Driven by the proliferation of advanced user terminals and bandwidth greedy applications, data traffic in wireless networks has been increasing exponentially in the recent years. However, a massive data traffic demand may lead to an aggressive reuse of the frequency resources which generates inter-cell interference and downgrades the network performance. Future wireless systems are then expected to leverage a number of emerging technologies to meet the ever-increasing need for capacity and coverage. Interference management has been a key enabler for the deployment of future wireless systems requiring a dense spectrum reuse. Moreover, densely deployed small and low-cost base stations are embedded into the conventional cellular network topology to form a so-called heterogeneous network. Although it is an effective way to improve the spatial reuse and to increase the network capacity, the dense co-channel deployment of small cells may yield to insufficient traffic offoading and to severe interference problems. Therefore, different interference mitigation techniques have been put forward in order to boost the system capacity and the spectrum efficiency. In this thesis, we studied different inter-cell interference coordination techniques and proposed new ones based on the coordination between the neighboring cells for the case of homogeneous networks with a full frequency reuse. We proposed tailored fractional frequency reuse schemes for both homogeneous and heterogeneous networks.
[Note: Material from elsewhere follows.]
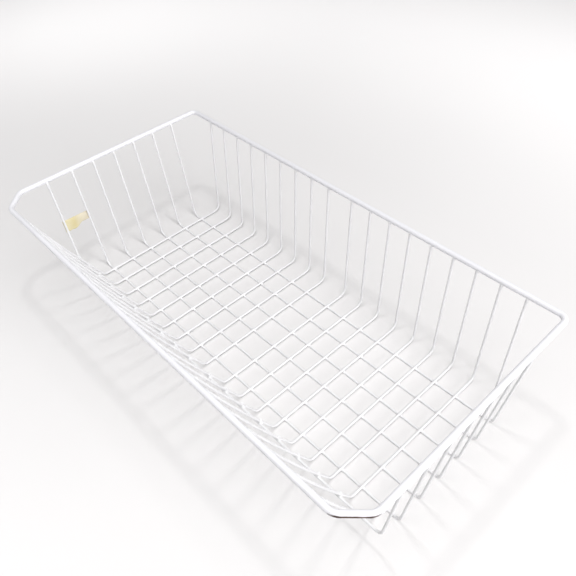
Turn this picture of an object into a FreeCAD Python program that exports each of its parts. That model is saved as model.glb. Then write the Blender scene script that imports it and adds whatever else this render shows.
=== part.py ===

Besides, we focused on the time-domain technique suited for heterogeneous networks where the macro base stations are muted during some subframes, called almost blank subframes, in order to reduce the interference on the offloaded users. In this context, we studied the problem of joint load balancing and interference mitigation. We proposed new user association schemes that improve the users' satisfaction while considering the load of the different cells as well as the users' Quality of Service requirements. Finally, in this time of heightening environmental concerns, we also tackled the joint optimization of the user association and the power consumption while overcoming the interference issues.

 Future networks, inter-cell interference, coordination, frequency reuse, almost blank subframes, heterogeneous networks, optimization, user association, load balancing, power minimization.